In a pro se supplemental brief, defendant raises the following arguments:

POINT 1) THE TRIAL JUDGE HON. SHEILA A VENABLE DID NOT GIVE ANY CLARIFICATION TO THE JURY'S CONFUSION OF THEIR DENIED REQUEST TO REVIEW THE POLICE REPORT DISCOVERY.

POINT 2) DEFENDANT'S DENIAL OF A CALEND[A]R DELAY IN ORDER TO SECURE THE PRESENCE OF A WITNESS TESTIMONY.

POINT 3) DEFENSE COUNSEL WAS DENIED THE OPPORTUNITY OF CONSTITUTIONAL RIGHT TO COMPULSORY PROCESS TO SUBPOENA WITNESS.

We affirm the conviction but reverse and remand for re-sentencing in accordance with this opinion.

At approximately 5:30 p.m. on August 16, 2004, Officer Carlos Lugo of the Jersey City Police Department (JCPD), and his partner, Sergeant Gillen, were in an unmarked patrol car checking the area of Communipaw Avenue and Jackson Street by a Kentucky Fried Chicken lot for narcotics activity. Prior to this time, the JCPD had received complaints of drug activity in that area.

While driving through the area, Lugo observed defendant and another male walking through an open lot conversing. He also observed defendant remove a glassine bag from an object in his right hand and give it to the other man in exchange for paper money. Believing he was observing a narcotics transaction, Lugo exited his vehicle and walked toward the two men. While walking, Lugo observed two glassine bundles in defendant's hand, and he observed defendant place the money in his sock. When defendant saw Lugo, he tossed the bundles to the ground and ran. Defendant was apprehended five blocks from the area where he had tossed the bundles. A search of that area revealed the bundles, which contained ten glassine bags of heroin.

At trial, the State produced Sergeant William Wolfe as an expert in narcotic trafficking, who opined that defendant possessed the narcotics for distribution purposes. Defendant contends that the trial judge should not have permitted Wolfe to offer this opinion. Because defense counsel did not object to Wolfe's testimony, and, in fact, stipulated to his qualification as an expert, we review defendant's contention under the plain error rule. R. 2:10-2. Under this rule, we will not reverse unless the error is "clearly capable of producing an unjust result[.]" Ibid. Not any possibility of an unjust result will suffice. Stated in terms of its effect in a jury trial, the possibility must be "sufficient to raise a reasonable doubt as to whether the error led the jury to a result it otherwise might not have reached." State v. Macon, 57 N.J. 325, 333 (1971).

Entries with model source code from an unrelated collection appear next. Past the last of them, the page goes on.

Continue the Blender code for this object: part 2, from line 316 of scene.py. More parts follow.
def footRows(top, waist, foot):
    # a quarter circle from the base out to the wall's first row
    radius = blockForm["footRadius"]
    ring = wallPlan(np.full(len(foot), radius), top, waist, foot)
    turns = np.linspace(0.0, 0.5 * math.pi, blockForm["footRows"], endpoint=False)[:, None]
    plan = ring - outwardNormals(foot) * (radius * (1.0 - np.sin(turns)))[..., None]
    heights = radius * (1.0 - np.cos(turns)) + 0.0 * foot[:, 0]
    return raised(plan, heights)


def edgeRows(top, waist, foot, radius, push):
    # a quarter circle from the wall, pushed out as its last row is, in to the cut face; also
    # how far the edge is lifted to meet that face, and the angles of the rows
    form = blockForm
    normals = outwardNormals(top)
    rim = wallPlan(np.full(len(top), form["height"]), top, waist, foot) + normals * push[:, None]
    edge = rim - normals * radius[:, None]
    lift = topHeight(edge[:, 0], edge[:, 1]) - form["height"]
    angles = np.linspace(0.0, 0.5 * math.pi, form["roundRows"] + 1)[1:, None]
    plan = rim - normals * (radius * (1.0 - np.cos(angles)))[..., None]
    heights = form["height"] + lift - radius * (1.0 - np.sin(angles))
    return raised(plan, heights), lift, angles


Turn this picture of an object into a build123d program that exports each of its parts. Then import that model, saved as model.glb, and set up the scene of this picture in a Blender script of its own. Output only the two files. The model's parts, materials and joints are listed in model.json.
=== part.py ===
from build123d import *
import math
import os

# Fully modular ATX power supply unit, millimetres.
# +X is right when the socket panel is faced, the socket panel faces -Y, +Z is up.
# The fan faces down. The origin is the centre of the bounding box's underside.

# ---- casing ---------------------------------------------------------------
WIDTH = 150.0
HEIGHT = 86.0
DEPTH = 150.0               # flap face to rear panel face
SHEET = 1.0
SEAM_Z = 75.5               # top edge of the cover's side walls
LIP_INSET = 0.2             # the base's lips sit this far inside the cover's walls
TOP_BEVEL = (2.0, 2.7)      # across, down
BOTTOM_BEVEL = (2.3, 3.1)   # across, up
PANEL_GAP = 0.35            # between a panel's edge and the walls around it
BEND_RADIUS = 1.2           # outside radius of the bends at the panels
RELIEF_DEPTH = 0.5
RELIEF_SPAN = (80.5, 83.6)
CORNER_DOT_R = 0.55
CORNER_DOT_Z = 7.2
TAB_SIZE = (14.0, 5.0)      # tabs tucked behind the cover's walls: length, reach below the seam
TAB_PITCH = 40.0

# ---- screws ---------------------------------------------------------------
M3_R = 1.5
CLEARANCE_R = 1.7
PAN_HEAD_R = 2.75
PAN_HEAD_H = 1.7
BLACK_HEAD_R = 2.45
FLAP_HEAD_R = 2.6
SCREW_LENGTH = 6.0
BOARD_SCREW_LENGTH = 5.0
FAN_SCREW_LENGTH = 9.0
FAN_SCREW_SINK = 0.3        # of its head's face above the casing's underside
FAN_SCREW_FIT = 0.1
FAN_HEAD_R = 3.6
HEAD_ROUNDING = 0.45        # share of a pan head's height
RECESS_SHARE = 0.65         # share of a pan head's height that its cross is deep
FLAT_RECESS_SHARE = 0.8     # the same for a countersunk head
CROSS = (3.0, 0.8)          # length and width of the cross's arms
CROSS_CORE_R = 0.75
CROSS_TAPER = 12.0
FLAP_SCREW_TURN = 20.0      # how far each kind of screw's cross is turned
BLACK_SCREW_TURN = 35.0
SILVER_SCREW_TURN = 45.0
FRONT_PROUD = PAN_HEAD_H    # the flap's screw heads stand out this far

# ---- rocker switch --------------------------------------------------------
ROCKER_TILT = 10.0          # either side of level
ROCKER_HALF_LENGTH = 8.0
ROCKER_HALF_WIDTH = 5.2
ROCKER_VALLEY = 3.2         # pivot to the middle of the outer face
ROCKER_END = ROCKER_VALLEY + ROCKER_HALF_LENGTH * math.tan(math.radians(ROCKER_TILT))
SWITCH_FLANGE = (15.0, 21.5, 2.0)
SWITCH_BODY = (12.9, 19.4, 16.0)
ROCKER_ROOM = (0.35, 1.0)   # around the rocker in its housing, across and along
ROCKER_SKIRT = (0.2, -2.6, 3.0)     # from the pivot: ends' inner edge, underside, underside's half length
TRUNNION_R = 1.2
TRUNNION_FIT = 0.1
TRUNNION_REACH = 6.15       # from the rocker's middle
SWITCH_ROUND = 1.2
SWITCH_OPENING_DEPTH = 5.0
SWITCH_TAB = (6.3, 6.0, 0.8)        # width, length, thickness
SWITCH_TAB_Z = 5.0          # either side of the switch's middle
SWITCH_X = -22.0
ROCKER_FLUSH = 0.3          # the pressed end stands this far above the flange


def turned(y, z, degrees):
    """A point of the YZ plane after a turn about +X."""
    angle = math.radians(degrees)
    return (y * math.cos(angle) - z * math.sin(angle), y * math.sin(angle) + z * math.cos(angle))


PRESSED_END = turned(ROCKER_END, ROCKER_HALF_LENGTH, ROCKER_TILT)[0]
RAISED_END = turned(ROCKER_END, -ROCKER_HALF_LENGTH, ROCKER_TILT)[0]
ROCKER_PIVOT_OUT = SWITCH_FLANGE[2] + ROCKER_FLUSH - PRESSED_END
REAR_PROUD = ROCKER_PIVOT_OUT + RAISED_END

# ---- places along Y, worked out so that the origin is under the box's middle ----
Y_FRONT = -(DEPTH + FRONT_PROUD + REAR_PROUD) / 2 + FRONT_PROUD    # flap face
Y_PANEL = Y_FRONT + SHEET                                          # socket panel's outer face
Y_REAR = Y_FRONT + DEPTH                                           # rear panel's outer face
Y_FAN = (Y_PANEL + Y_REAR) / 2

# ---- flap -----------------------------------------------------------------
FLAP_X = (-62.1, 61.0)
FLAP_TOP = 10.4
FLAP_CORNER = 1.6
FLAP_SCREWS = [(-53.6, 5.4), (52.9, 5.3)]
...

Wolfe was qualified to provide expert testimony in narcotics trafficking. He is a twenty-five-year veteran of the JCPD, and had special training in the field of narcotic trafficking. He had been involved in thousands of narcotic investigations, made over five thousand narcotics related arrests, and dealt with hundreds of individuals who were engaged in narcotic trafficking and from whom he received information concerning narcotics packaging. He also had been qualified over fifty times as an expert in the field of narcotic trafficking, including packaging, pricing and patterns of distribution. Thus, his testimony was admissible to prove that defendant possessed the narcotics for distribution. N.J.R.E. 704; State v. Odom, 116 N.J. 65 78-79 (1989); State v. Montesano, 298 N.J. Super. 597, 619 (App. Div.), certif. denied, 150 N.J. 27 (1997). Also, the trial judge properly instructed the jury regarding Wolfe's testimony and explained that they were not bound by his testimony. Odom, supra, 116 N.J. at 82. There was no error, let alone plain error, here.

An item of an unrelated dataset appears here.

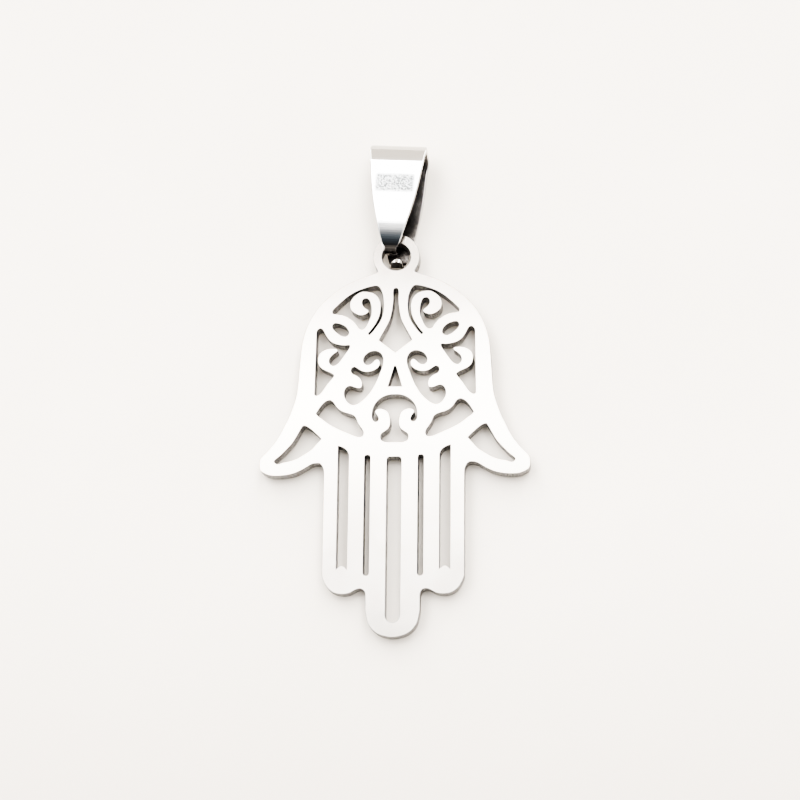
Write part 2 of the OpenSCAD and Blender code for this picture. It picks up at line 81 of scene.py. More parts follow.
# Plan of the strip on either side of its fold.
# along: share of the reach, width: share of the way from the tongue's width to the fold's,
# lean: share of the sideways run
STRIP_PLAN = (
    (0.066, 0.000, 1.00),
    (0.094, 0.110, 0.97),
    (0.135, 0.195, 0.93),
    (0.218, 0.325, 0.86),
    (0.345, 0.513, 0.72),
    (0.513, 0.712, 0.53),
    (0.677, 0.850, 0.32),
    (0.824, 0.945, 0.05),
    (0.950, 1.000, 0.00),
    (1.000, 0.930, 0.00),
)

# Tones of the finishes: a pair is the darker and the lighter end of a finish that varies
face_tones = (0.475, 0.44, 0.40), (0.505, 0.47, 0.43)
wall_tones = (0.085, 0.08, 0.075), (0.34, 0.33, 0.32)
mirror_tones = (0.60, 0.60, 0.605), (0.64, 0.64, 0.64)
inner_tones = (0.40, 0.375, 0.365), (0.60, 0.59, 0.58)
# painted shade on the strip, at the front tongue's end and inside the back leaf
painted_shade_tones = (0.05, 0.045, 0.042), (0.17, 0.158, 0.15)
board_tones = (0.64, 0.585, 0.515), (0.66, 0.605, 0.535)
# painted shade on the outside of the strip, from the crown of the fold on
fold_shade_tone = (0.53, 0.52, 0.495)
# painted reflection of the camera on the front leaf
reflection_patch_tone = (0.05, 0.055, 0.055)
# painted shade on the board towards the front
board_front_shade_tone = (0.48, 0.43, 0.375)

# The rougher patch on the bail's front leaf that carries a painted reflection of the camera, placed along
# the strip from the front tongue's end
patch_along = 8.0 * MM
patch_half_along = 1.05 * MM
patch_half_across = 2.10 * MM
patch_soft = 0.35 * MM

# Painted shade on the strip, placed along it from the front tongue's end: at that end, from the crown of
# the fold on, and inside the back leaf near the eye
end_shade_from = 1.5 * MM
end_shade_full = 0.9 * MM
fold_shade_from = 10.1 * MM
fold_shade_full = 10.7 * MM
inside_shade_from = 19.0 * MM
inside_shade_full = 22.0 * MM

# The inner side of the strip, by its distance from the middle of the thickness
inside_from = 0.46 * strip_t
inside_full = 0.49 * strip_t

# Painted shade: the board gets a little darker towards the front
board_size = 1600 * MM
board_darker_at = -60 * MM
board_lighter_at = -8 * MM

# The camera, from the plate's own plane: it looks at a point below the eye
aim_across = 0.53 * MM
aim_below_eye = 15.18 * MM
camera_distance = 200 * MM
camera_tilt = math.radians(16.05)
camera_azimuth = math.radians(-70.89)
camera_roll = math.radians(0.61)
camera_lens = 89.94
camera_clip_start = 10 * MM

# The room's light from front to back over the pendant.
# angle: degrees from upright, towards the bail's fold, light: its strength,
# warmth: share by which red is stronger and blue weaker
ROOM_LIGHT = (
    (-90, 0.06, 0.05),
    (-80, 0.45, 0.08),
    (-70, 0.12, 0.10),
    (-60, 0.30, 0.12),
    (-52, 0.04, 0.05),
    (-38, 0.10, -0.14),
    (-28, 0.22, -0.10),
    (-19, 0.42, -0.03),
    (-14, 0.75, 0.00),
    (-9, 1.40, 0.01),
    (-3, 2.00, 0.02),
    (3, 2.10, 0.02),
    (15, 1.70, 0.02),
    (18, 1.85, 0.09),
    (60, 1.80, 0.10),
    (90, 1.80, 0.10),
)
room_light_top = 2.5
room_least_up = 0.001  # ways that point down count as level ones
room_seen = (4.6, 4.5, 4.4)  # what the camera sees in the room's place

# The two windows behind, and the fill from the sides in front.
# near, far: where each starts and ends, in degrees from upright towards the right, light: its strength,
# dark, full: where it is dark and where it is full, in degrees from upright towards the bail's fold
WINDOWS = (
    (-16, -36, 12.0, -35, 10),
    (7, 24, 12.0, -35, 10),
    (-34, -90, 1.0, 10, -30),
    (34, 90, 1.0, 10, -30),
)
window_soft = 4  # degrees over which a window's side edge fades

# The light panel, hung above the pendant: places from the middle of the eye
panel_height = 500 * MM
panel_left = -350 * MM
panel_right = 250 * MM
panel_front = 15 * MM
panel_back = 150 * MM
panel_light = 10.0
# share: from the panel's front edge to its back edge, light: share of its full light
PANEL_RISE = ((0.00, 0.00), (0.15, 0.10), (0.27, 0.32), (0.46, 0.30), (0.61, 0.95), (0.70, 1.00))


# Nodes and objects


def fill(tree, node, values):
    """Links or sets a node's inputs."""
    for socket, value in values.items():
        if isinstance(value, bpy.types.NodeSocket):
            tree.links.new(value, node.inputs[socket])
        else:
            node.inputs[socket].default_value = value


def put(tree, kind, values=None, **settings):
    """Adds a node with its settings and its inputs."""
    node = tree.nodes.new(kind)
    for name, value in settings.items():
        setattr(node, name, value)
    fill(tree, node, values or {})
    return node


def step(tree, kind, values=None, **settings):
    """Adds a node in the same way, and gives its first output."""
    return put(tree, kind, values, **settings).outputs[0]


def math_node(tree, operation, *values):
    return step(tree, "ShaderNodeMath", dict(enumerate(values)), operation=operation)


def between(tree, value, low, high):
    """A soft step from 0 to 1."""
    ends = {"Value": value, "From Min": low, "From Max": high}
    return step(tree, "ShaderNodeMapRange", ends, interpolation_type="SMOOTHSTEP")


def ranged(tree, share, low, high):
    return step(tree, "ShaderNodeMapRange", {"Value": share, "To Min": low, "To Max": high})


def colour_mix(tree, share, low, high):
    """A colour between two, each of them plain or varied already."""
    node = put(tree, "ShaderNodeMix", data_type="RGBA")
    colours = [value if isinstance(value, bpy.types.NodeSocket) else (*value, 1) for value in (low, high)]
    fill(tree, node, {0: share, 6: colours[0], 7: colours[1]})
    return node.outputs[2]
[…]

We now address defendant's sentence. There is no dispute that defendant qualified for and had to be sentenced to a mandatory extended term on Count Three. Defendant's criminal history includes a conviction for sexual assault, a conviction in New York for criminal possession of a narcotic drug, and two convictions for possession of CDS with intent to distribute within 1000 feet of a school zone. The State requested an extended ten-year term with a five-year parole disqualifier, and defense counsel requested an extended eight-year term with a four-year parole disqualifier. The trial judge reviewed defendant's prior criminal history and imposed the sentence the State requested. However, it is unclear from the record the basis upon which the judge imposed an extended term. Thus, this matter must be remanded for reconsideration of defendant's sentence in accordance with State v. Thomas, 188 N.J. 137 (2006).

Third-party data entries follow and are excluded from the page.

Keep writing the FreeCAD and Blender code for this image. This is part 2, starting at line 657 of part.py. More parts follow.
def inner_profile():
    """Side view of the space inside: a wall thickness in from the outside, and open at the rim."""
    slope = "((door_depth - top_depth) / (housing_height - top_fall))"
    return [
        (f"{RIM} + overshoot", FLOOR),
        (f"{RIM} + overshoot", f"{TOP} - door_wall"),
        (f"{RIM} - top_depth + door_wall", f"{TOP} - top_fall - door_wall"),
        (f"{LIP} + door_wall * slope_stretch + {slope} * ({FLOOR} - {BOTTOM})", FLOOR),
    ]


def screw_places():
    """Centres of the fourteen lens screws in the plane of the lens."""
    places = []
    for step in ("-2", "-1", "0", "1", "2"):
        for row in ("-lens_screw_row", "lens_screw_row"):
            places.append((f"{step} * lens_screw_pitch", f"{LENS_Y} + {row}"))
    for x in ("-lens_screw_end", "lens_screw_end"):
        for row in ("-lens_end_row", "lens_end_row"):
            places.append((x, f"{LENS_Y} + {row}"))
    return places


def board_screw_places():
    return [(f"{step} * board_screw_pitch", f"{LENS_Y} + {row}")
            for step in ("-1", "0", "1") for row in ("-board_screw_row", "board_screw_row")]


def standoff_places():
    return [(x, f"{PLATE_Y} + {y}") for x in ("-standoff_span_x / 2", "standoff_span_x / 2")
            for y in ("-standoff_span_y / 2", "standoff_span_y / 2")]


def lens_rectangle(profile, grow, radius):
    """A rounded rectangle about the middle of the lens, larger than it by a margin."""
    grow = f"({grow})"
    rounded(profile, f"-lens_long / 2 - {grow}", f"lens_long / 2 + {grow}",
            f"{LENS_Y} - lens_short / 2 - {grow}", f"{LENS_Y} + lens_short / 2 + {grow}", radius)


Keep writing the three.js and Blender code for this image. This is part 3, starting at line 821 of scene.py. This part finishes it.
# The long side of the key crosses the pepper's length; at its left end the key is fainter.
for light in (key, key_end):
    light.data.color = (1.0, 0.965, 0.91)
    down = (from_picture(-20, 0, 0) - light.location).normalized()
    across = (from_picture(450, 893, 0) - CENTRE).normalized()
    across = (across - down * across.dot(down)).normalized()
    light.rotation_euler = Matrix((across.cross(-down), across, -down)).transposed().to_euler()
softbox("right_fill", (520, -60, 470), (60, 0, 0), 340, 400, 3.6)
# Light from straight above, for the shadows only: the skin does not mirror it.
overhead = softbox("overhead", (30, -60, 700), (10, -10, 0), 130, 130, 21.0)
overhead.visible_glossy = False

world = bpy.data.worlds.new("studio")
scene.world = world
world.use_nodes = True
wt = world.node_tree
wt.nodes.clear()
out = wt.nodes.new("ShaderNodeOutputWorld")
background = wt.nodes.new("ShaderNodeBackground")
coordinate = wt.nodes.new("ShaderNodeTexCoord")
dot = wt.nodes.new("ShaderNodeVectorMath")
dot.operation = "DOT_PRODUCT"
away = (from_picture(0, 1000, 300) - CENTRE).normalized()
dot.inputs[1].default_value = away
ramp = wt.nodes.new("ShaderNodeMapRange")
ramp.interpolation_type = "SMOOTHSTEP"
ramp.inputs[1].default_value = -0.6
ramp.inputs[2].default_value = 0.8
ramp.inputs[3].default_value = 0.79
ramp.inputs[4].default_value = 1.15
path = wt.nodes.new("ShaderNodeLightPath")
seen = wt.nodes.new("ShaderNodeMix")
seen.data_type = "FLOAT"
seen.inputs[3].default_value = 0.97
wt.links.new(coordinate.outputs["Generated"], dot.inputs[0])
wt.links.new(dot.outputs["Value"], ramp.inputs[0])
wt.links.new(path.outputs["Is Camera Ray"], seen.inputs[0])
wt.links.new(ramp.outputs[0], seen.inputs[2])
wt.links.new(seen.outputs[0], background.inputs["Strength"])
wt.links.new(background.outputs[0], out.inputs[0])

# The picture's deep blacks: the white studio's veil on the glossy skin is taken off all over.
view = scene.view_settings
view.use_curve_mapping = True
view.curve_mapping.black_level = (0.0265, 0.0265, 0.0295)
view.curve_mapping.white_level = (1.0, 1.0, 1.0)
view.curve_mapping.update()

The remaining contentions in defendant's supplemental brief are without sufficient merit to warrant discussion in a written opinion. R. 2:11-3(e)(2). We add the following brief comments.

The trial judge did not err in refusing the jury's request to see a police report, which was not in evidence and constituted inadmissible hearsay, Rule 1:8-8(a) and N.J.R.E. 803(c)(6), and properly instructed on this issue. Also, upon the judge's inquiry prior to the close of defendant's case, defense counsel indicated she spoke to Sergeant Gillan and would not call him as a witness.

Defendant's conviction is affirmed. We reverse and remand for further proceedings consistent with this opinion.